*What to produce:*
Go from the first line to the line with "return far * cos(turn), far * sin(turn)" and return those lines verbatim, ends included.

*Data block:*

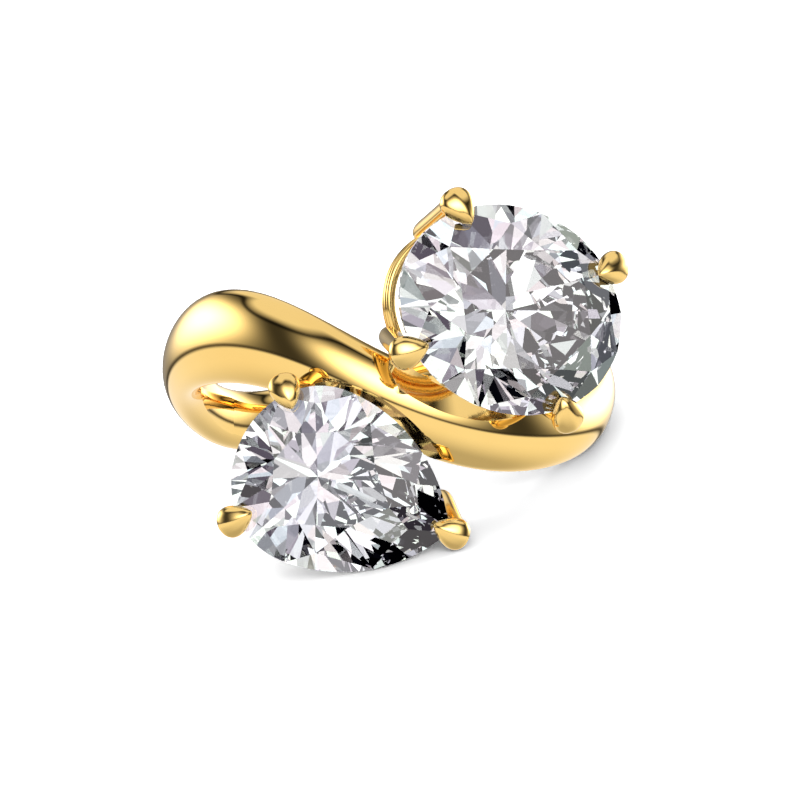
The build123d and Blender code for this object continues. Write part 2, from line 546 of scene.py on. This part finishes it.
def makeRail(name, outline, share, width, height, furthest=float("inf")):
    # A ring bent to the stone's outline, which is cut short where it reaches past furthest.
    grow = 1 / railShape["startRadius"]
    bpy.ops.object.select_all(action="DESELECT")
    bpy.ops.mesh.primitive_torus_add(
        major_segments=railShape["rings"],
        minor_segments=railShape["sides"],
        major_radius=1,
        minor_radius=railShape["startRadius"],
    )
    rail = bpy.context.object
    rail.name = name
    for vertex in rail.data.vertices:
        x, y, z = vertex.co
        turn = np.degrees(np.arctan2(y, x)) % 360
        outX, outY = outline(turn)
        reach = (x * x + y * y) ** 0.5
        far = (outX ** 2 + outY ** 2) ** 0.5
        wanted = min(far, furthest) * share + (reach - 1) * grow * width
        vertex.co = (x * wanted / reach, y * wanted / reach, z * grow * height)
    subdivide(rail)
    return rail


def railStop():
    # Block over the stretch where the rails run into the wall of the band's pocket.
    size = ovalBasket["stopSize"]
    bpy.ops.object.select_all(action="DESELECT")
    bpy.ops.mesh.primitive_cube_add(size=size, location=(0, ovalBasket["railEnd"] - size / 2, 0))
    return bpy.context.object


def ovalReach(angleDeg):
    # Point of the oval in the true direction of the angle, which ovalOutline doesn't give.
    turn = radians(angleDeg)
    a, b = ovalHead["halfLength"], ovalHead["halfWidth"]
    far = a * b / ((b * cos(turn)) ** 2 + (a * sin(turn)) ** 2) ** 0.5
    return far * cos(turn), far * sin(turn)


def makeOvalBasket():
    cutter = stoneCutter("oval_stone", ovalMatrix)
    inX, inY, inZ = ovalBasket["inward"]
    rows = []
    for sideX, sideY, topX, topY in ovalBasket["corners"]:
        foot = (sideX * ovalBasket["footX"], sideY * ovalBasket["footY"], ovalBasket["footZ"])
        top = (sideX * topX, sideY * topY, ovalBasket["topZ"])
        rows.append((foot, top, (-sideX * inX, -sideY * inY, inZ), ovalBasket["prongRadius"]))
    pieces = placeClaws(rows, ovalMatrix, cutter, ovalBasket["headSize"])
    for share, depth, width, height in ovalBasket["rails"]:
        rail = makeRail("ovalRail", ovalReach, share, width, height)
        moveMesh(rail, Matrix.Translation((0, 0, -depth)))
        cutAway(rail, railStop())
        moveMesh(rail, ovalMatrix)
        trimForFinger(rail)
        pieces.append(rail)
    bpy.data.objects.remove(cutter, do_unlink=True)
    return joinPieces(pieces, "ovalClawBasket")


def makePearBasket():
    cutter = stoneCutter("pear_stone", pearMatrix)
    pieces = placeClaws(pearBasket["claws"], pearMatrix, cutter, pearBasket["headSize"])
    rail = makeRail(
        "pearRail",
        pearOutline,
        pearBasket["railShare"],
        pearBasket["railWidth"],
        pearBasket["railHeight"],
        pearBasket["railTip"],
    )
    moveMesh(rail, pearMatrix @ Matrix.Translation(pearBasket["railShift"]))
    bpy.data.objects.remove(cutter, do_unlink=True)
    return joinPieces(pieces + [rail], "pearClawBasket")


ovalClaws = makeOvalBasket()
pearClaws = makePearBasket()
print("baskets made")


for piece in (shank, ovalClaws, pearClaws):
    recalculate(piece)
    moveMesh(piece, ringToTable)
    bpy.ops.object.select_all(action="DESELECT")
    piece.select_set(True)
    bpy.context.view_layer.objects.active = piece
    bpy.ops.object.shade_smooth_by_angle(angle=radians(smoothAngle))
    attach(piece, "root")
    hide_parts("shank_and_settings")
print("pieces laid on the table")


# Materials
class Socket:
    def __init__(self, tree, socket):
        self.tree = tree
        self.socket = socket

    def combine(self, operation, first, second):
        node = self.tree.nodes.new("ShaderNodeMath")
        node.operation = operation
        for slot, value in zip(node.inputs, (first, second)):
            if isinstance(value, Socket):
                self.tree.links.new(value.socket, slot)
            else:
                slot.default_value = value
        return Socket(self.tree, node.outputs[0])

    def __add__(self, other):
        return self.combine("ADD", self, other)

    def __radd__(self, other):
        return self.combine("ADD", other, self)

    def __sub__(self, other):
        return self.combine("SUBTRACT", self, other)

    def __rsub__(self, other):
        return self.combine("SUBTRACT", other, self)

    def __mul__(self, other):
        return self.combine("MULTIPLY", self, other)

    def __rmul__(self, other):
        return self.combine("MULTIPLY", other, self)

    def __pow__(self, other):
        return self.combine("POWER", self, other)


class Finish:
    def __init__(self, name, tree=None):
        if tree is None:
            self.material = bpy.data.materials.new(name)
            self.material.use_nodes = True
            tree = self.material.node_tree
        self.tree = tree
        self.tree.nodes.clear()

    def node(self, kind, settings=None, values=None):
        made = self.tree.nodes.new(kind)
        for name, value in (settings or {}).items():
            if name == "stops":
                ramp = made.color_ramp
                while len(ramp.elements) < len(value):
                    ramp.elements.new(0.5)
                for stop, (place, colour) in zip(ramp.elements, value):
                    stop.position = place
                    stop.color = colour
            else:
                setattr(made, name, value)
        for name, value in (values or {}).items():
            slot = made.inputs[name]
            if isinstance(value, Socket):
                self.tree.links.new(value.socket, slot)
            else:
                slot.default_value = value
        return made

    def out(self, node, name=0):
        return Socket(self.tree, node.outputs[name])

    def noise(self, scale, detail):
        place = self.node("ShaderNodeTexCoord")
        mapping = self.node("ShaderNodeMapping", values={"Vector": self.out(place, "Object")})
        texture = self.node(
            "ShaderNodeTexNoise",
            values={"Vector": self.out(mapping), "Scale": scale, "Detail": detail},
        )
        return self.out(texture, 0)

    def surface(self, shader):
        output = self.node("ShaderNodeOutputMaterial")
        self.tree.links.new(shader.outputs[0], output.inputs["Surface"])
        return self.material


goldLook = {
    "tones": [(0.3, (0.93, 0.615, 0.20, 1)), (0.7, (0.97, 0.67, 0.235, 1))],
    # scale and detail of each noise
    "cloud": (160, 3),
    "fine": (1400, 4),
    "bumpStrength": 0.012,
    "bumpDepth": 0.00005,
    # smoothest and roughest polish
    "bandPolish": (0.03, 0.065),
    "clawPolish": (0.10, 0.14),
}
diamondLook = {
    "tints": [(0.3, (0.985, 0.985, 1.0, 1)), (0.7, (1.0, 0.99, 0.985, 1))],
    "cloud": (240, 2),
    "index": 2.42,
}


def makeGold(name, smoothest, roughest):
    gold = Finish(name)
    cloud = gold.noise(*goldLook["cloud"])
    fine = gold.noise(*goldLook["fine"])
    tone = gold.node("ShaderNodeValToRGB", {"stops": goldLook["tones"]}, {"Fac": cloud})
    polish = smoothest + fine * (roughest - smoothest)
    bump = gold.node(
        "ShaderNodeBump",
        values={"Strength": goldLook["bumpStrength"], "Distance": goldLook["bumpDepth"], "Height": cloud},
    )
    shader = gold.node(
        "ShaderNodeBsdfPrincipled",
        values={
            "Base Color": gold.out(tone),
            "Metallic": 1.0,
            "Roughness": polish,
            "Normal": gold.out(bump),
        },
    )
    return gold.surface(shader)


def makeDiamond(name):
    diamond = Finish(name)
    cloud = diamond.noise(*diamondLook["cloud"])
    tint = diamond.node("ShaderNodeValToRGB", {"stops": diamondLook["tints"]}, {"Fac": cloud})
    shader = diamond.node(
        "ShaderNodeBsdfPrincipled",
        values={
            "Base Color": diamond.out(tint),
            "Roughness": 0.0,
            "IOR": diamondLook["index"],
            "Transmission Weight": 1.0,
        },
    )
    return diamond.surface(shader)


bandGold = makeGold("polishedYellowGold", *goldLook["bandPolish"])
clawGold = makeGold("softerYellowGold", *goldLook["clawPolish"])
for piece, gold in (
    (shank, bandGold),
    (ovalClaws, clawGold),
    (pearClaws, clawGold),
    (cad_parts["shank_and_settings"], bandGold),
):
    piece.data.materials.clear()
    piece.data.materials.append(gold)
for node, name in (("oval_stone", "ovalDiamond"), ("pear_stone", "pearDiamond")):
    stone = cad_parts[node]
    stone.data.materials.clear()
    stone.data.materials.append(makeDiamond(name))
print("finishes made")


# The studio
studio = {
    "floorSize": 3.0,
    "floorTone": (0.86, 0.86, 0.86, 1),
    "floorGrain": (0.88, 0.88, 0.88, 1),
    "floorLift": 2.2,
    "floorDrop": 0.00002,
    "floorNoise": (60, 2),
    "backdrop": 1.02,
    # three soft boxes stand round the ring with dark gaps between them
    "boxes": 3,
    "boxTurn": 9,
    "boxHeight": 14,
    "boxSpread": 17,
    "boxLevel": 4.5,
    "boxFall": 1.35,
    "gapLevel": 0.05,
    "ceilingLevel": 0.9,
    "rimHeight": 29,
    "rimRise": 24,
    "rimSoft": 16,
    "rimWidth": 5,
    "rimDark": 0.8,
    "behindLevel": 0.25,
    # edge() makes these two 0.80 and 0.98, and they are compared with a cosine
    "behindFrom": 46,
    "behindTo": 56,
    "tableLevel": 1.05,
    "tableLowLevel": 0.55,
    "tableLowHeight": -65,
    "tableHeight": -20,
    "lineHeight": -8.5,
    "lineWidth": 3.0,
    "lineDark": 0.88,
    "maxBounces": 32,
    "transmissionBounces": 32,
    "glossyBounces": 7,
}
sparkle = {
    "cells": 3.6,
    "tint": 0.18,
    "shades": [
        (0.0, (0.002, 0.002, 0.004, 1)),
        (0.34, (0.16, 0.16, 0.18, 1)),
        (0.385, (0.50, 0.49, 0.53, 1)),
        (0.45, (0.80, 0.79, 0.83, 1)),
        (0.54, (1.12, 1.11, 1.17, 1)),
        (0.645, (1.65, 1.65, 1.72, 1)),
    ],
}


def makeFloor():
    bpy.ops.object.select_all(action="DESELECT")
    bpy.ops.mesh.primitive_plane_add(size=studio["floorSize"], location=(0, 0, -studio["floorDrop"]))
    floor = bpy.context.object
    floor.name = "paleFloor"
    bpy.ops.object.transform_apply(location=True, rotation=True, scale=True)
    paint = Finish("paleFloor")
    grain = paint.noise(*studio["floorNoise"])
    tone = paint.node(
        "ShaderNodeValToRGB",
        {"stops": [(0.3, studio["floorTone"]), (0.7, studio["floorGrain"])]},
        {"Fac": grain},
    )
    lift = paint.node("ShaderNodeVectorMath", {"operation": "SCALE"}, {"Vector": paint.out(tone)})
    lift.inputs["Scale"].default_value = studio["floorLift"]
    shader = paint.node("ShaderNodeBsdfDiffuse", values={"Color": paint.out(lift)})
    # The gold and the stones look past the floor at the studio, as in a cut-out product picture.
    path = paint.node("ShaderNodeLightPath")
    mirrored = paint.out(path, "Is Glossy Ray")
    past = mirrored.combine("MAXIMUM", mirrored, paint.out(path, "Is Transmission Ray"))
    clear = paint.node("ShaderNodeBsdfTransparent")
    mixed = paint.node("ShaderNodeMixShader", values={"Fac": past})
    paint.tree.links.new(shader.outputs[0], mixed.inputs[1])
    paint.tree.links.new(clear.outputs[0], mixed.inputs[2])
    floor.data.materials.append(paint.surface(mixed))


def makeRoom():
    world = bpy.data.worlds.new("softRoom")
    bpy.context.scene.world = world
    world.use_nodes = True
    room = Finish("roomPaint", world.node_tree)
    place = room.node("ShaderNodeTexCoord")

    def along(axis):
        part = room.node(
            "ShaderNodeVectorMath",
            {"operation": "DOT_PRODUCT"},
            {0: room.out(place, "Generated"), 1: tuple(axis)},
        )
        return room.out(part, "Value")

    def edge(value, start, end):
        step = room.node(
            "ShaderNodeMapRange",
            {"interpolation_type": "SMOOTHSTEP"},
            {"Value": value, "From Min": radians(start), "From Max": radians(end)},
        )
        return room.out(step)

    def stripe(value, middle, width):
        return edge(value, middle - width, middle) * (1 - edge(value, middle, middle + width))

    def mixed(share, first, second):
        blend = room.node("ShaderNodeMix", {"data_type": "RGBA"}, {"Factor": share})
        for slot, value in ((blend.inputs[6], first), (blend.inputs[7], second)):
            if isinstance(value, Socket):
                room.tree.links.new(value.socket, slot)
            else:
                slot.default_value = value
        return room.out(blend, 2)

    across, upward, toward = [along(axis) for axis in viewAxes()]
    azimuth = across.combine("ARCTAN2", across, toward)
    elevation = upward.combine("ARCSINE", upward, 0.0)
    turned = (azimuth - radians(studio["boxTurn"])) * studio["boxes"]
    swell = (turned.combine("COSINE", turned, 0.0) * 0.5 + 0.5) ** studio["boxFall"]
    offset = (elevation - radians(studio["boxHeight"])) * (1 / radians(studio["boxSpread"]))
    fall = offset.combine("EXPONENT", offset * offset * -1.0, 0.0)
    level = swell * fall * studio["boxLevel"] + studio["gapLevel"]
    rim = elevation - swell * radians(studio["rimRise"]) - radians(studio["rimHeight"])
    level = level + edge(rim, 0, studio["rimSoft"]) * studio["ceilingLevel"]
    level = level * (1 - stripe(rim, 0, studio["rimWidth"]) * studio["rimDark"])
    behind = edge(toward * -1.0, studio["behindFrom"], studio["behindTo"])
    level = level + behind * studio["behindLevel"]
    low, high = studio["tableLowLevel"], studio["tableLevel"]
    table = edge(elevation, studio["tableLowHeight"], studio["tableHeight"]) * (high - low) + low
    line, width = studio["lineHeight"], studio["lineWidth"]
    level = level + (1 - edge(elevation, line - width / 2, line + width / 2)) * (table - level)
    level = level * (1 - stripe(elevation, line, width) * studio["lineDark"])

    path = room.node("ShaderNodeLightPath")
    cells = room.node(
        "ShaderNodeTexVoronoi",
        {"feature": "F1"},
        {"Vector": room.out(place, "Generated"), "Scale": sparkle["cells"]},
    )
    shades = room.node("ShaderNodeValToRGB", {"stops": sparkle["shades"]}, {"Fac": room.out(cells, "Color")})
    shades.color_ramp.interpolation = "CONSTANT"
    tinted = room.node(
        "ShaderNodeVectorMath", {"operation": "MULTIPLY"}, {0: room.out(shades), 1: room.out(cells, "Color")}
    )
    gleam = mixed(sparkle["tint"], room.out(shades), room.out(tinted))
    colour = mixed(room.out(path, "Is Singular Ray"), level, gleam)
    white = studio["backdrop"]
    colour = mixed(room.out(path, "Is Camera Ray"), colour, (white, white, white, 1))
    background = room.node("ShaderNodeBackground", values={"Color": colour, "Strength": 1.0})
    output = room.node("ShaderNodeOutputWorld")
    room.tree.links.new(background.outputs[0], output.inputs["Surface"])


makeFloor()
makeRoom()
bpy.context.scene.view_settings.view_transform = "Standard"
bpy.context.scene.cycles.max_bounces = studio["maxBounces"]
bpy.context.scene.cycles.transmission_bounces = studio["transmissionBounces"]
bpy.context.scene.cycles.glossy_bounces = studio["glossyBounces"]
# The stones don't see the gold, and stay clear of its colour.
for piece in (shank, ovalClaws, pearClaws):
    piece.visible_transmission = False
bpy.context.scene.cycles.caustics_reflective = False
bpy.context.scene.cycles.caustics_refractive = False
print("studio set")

*Result of the task:*
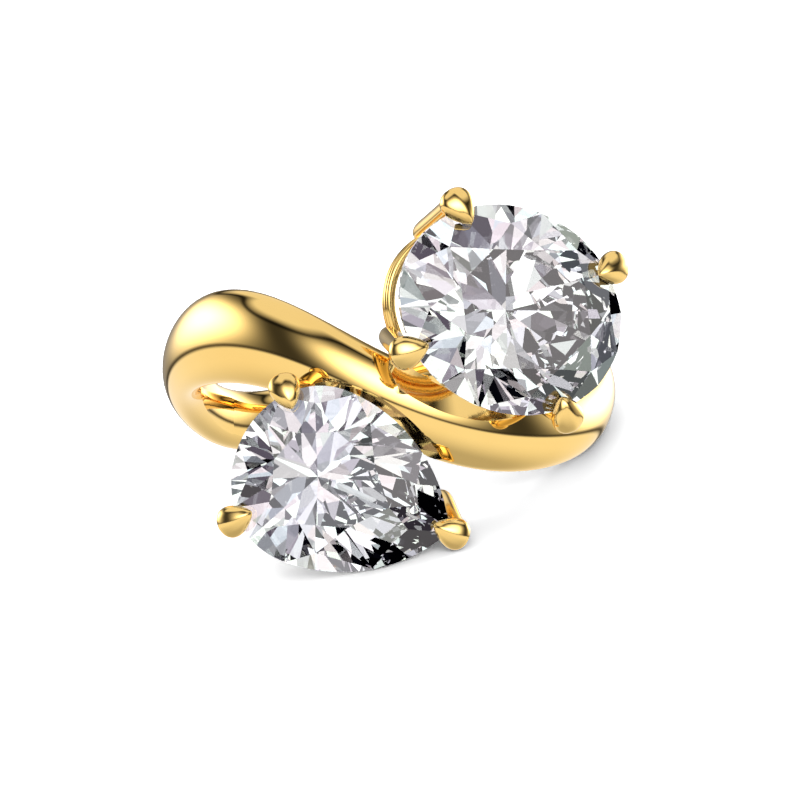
The build123d and Blender code for this object continues. Write part 2, from line 546 of scene.py on. This part finishes it.
def makeRail(name, outline, share, width, height, furthest=float("inf")):
    # A ring bent to the stone's outline, which is cut short where it reaches past furthest.
    grow = 1 / railShape["startRadius"]
    bpy.ops.object.select_all(action="DESELECT")
    bpy.ops.mesh.primitive_torus_add(
        major_segments=railShape["rings"],
        minor_segments=railShape["sides"],
        major_radius=1,
        minor_radius=railShape["startRadius"],
    )
    rail = bpy.context.object
    rail.name = name
    for vertex in rail.data.vertices:
        x, y, z = vertex.co
        turn = np.degrees(np.arctan2(y, x)) % 360
        outX, outY = outline(turn)
        reach = (x * x + y * y) ** 0.5
        far = (outX ** 2 + outY ** 2) ** 0.5
        wanted = min(far, furthest) * share + (reach - 1) * grow * width
        vertex.co = (x * wanted / reach, y * wanted / reach, z * grow * height)
    subdivide(rail)
    return rail


def railStop():
    # Block over the stretch where the rails run into the wall of the band's pocket.
    size = ovalBasket["stopSize"]
    bpy.ops.object.select_all(action="DESELECT")
    bpy.ops.mesh.primitive_cube_add(size=size, location=(0, ovalBasket["railEnd"] - size / 2, 0))
    return bpy.context.object


def ovalReach(angleDeg):
    # Point of the oval in the true direction of the angle, which ovalOutline doesn't give.
    turn = radians(angleDeg)
    a, b = ovalHead["halfLength"], ovalHead["halfWidth"]
    far = a * b / ((b * cos(turn)) ** 2 + (a * sin(turn)) ** 2) ** 0.5
    return far * cos(turn), far * sin(turn)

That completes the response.